For more information, see Cloud VPN Pricing and Cloud Interconnect Pricing.

Limitations

  • HA VPN over Cloud Interconnect differentiates between the following maximum transmission unit (MTU) values:

  • Each HA VPN tunnel can support up to 250,000 packets per second for the sum of ingress and egress traffic. This is a limitation of HA VPN. For more information, see Limits in the Cloud VPN documentation.

  • For a single VLAN attachment with encryption enabled, the combined inbound and outbound throughput is limited to 50 Gbps.

  • In terms of latency, adding IPsec encryption to Cloud Interconnect

    traffic adds some delay. During normal operations, the added latency is under 5 milliseconds.

  • You must select IPsec encryption when you create the VLAN attachment. You cannot add encryption to an existing attachment at a later time.

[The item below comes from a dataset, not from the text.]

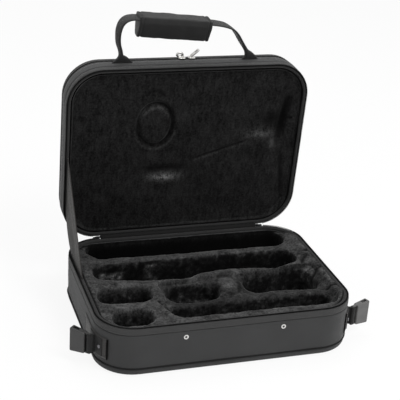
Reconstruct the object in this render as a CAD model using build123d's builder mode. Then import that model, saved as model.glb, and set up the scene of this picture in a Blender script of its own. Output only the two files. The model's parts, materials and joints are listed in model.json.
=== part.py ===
"""A zippered clarinet case, standing open on its base.

Origin: middle of the base's underside.  +X to the case's right, -Y to its front, +Z up.
The lid stands open on a fabric hinge along the top of the rear wall.
"""

import os
from math import cos, radians, sin

from build123d import *

os.makedirs("parts", exist_ok=True)

# ---------------------------------------------------------------- case, overall
case_width = 344.0
case_depth = 255.0
corner_radius = 50.0
base_height = 67.0
lid_depth = 27.0
rim_gap = 4.4  # between the closed rims, filled by the two zip coils
open_angle = 84.9  # how far the lid stands open

# ---------------------------------------------------------------- shells
base_wall = 7.0
base_floor = 6.0
base_edge_radius = 5.0
lid_wall = 6.0
lid_back = 5.0
lid_edge_radius = 3.0
fit = 0.3  # clearance between pieces that aren't joined
seat = 0.2  # glue or stitch gap between pieces of one body
overcut = 1.0  # how far a cut runs past the face it opens
tolerance = 0.01

# ---------------------------------------------------------------- rim, zip and piping
tape_height = 9.5
tape_thickness = 1.6
coil_height = 2.0
coil_width = 2.4
cap_height = 3.0
piping_height = 10.0
piping_diameter = 2.6
piping_flat = 0.2  # left between the piping's two rounded edges

# ---------------------------------------------------------------- fabric hinge and stay
hinge_width = 236.0
hinge_bend_radius = 2.4
stay_inset = 4.6
stay_thickness = 1.0
stay_base_front = 11.0  # y of the stay's front corner on the base rim
stay_base_rear = 84.0
stay_lid_front = 128.0  # how far up the lid rim the stay reaches
stay_lid_rear = 46.0
stay_bulge = 11.0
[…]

  • You can terminate the VLAN attachments and IPsec tunnels on two different physical on-premises devices. The BGP sessions over each VLAN attachment, advertising and negotiating the VPN gateway prefixes, should terminate on the on-premises VLAN attachment device. The BGP sessions over each VPN tunnel, advertising the cloud prefixes (as usual), should terminate on the VPN device.

  • The ASNs of the two Cloud Routers can be different. Cloud Router interfaces that peer with on-premises devices cannot be assigned RFC 1918 (private) IP addresses.

  • For each VLAN attachment, you can only reserve one internal IP address range for your HA VPN gateway interfaces.

  • Enabling Bidirectional Forwarding Detection (BFD) does not provide faster failure detection for HA VPN over Cloud Interconnect deployments.

  • HA VPN over Cloud Interconnect supports IPv4 and IPv6 (dual-stack) HA VPN gateways. To create dual-stack HA VPN gateways, you must use the Google Cloud CLI or Cloud Interconnect API. You cannot use the HA VPN over Cloud Interconnect deployment wizard in the Google Cloud console.